→ **EXERCISE**
Identify all lines below that hold "bodies" and collect them.
----------------------------------------
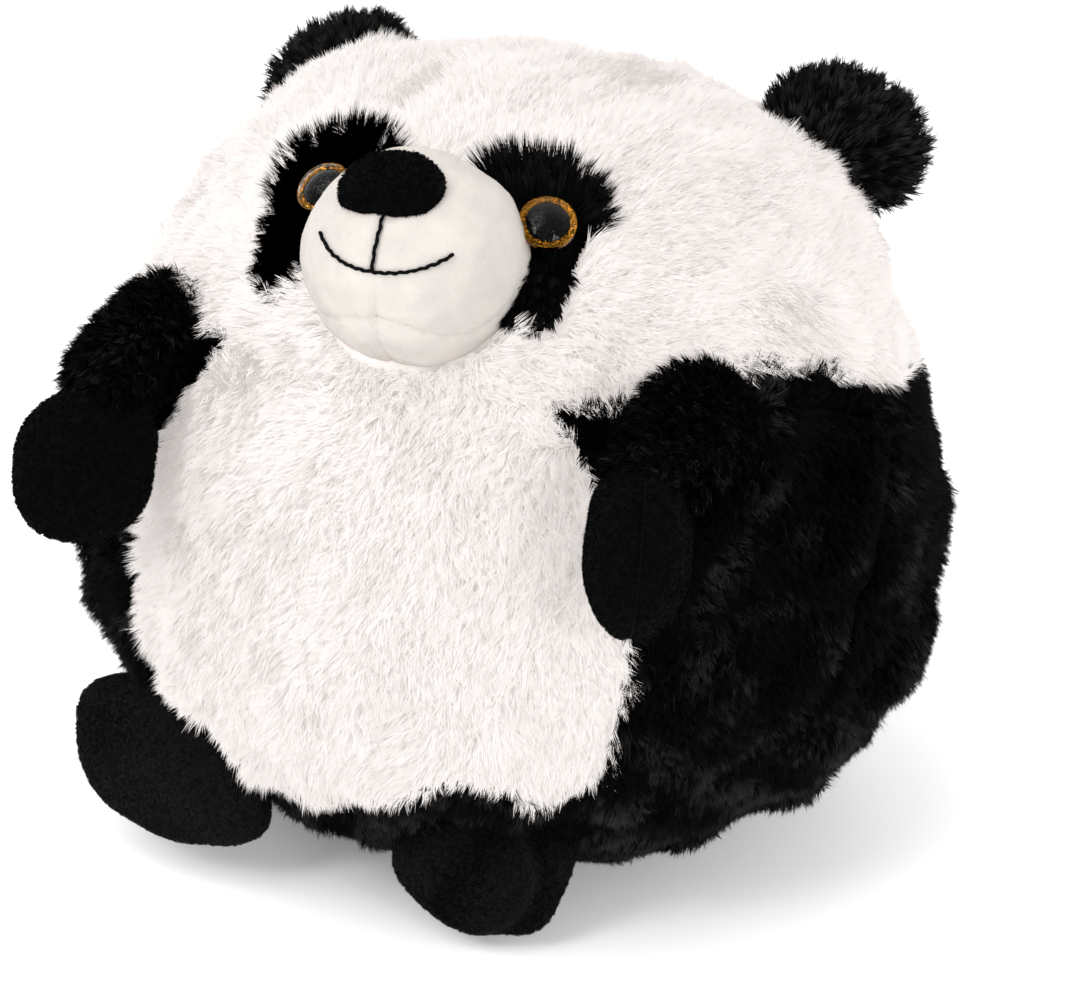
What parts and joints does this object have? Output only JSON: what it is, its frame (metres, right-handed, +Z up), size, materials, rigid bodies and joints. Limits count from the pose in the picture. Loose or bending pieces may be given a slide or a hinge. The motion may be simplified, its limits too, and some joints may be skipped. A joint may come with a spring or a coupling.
{
  "type": "plush panda",
  "caption": "Round plush panda cushion with a hand warmer tunnel through its sides, a sewn-on muzzle, glitter eyes and soft ears, arms and feet that flex.",
  "frame": {"origin": "centre of the flat base on the floor", "axes": "+Z up, -Y out of the panda's face, +X towards the panda's left"},
  "size_m": [0.313, 0.3303, 0.274],
  "materials": {
    "white_plush": "long soft pile, matt, with warm grey shadow between the tufts",
    "black_plush": "long soft pile, matt with a faint sheen",
    "eye_patch_plush": "longer straight pile that stands up in points",
    "muzzle_velour": "very short soft pile",
    "black_velour": "short velour pile",
    "lining": "short soft pile",
    "filling": "loose polyester fibre",
    "thread": "twisted sewing thread",
    "iris": "gold glitter under clear plastic",
    "pupil": "polished black",
    "eye_clear": "clear polished plastic dome",
    "washer": "moulded"
  },
  "bodies": {
    "body": {"body_stuffing": "filling", "hand_lining": "lining", "head_front": "white_plush", "head_back": "white_plush", "belly_panel": "white_plush", "side_panel_left": "black_plush", "side_panel_right": "black_plush", "back_panel_left": "black_plush", "back_panel_right": "black_plush", "base_panel": "black_plush", "muzzle_upper_left": "muzzle_velour", "muzzle_upper_right": "muzzle_velour", "muzzle_chin_left": "muzzle_velour", "muzzle_chin_right": "muzzle_velour", "muzzle_stuffing": "filling", "nose_cover": "black_velour", "nose_padding": "filling", "mouth_stitches": "thread", "closing_stitches": "thread", "eye_patch_left": "eye_patch_plush", "eye_patch_right": "eye_patch_plush", "eye_iris_left": "iris", "eye_iris_right": "iris", "eye_pupil_left": "pupil", "eye_pupil_right": "pupil", "eye_lens_left": "eye_clear", "eye_lens_right": "eye_clear", "eye_washer_left": "washer", "eye_washer_right": "washer"},
    "ear_left": {"ear_left_front": "black_plush", "ear_left_back": "black_plush"},
    "ear_right": {"ear_right_front": "black_plush", "ear_right_back": "black_plush"},
    "arm_left": {"sleeve_left": "black_plush", "paw_inner_left": "black_velour", "paw_outer_left": "black_velour", "arm_stuffing_left": "filling"},
    "arm_right": {"sleeve_right": "black_plush", "paw_inner_right": "black_velour", "paw_outer_right": "black_velour", "arm_stuffing_right": "filling"},
    "foot_left": {"foot_top_left": "black_velour", "foot_sole_left": "black_velour", "foot_stuffing_left": "filling"},
    "foot_right": {"foot_top_right": "black_velour", "foot_sole_right": "black_velour", "foot_stuffing_right": "filling"}
  },
  "joints": [
    {"name": "ear_left_fold", "type": "hinge", "parent": "body", "child": "ear_left", "pos_m": [0.0932, 0.04265, 0.24363], "axis": [0.8594, -0.1699, -0.4822], "range_deg": [-10, 35], "stiffness_Nm_per_rad": 0.03},
    {"name": "ear_right_fold", "type": "hinge", "parent": "body", "child": "ear_right", "pos_m": [-0.0932, 0.04265, 0.24363], "axis": [0.8594, 0.1699, 0.4822], "range_deg": [-10, 35], "stiffness_Nm_per_rad": 0.03},
    {"name": "arm_left_lift", "type": "hinge", "parent": "body", "child": "arm_left", "pos_m": [0.097, -0.109, 0.185], "axis": [-1, 0, 0], "range_deg": [0, 60], "stiffness_Nm_per_rad": 0.05},
    {"name": "arm_right_lift", "type": "hinge", "parent": "body", "child": "arm_right", "pos_m": [-0.097, -0.109, 0.185], "axis": [-1, 0, 0], "range_deg": [0, 60], "stiffness_Nm_per_rad": 0.05},
    {"name": "foot_left_flex", "type": "hinge", "parent": "body", "child": "foot_left", "pos_m": [0.041, -0.124, 0.026], "axis": [-0.9511, -0.309, 0], "range_deg": [-20, 25], "stiffness_Nm_per_rad": 0.05},
    {"name": "foot_right_flex", "type": "hinge", "parent": "body", "child": "foot_right", "pos_m": [-0.07, -0.122, 0.04], "axis": [-0.9491, 0.2017, 0.2419], "range_deg": [-20, 25], "stiffness_Nm_per_rad": 0.05}
  ]
}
----------------------------------------
→ **EXERCISE OUTPUT**
What parts and joints does this object have? Output only JSON: what it is, its frame (metres, right-handed, +Z up), size, materials, rigid bodies and joints. Limits count from the pose in the picture. Loose or bending pieces may be given a slide or a hinge. The motion may be simplified, its limits too, and some joints may be skipped. A joint may come with a spring or a coupling.
  "bodies": {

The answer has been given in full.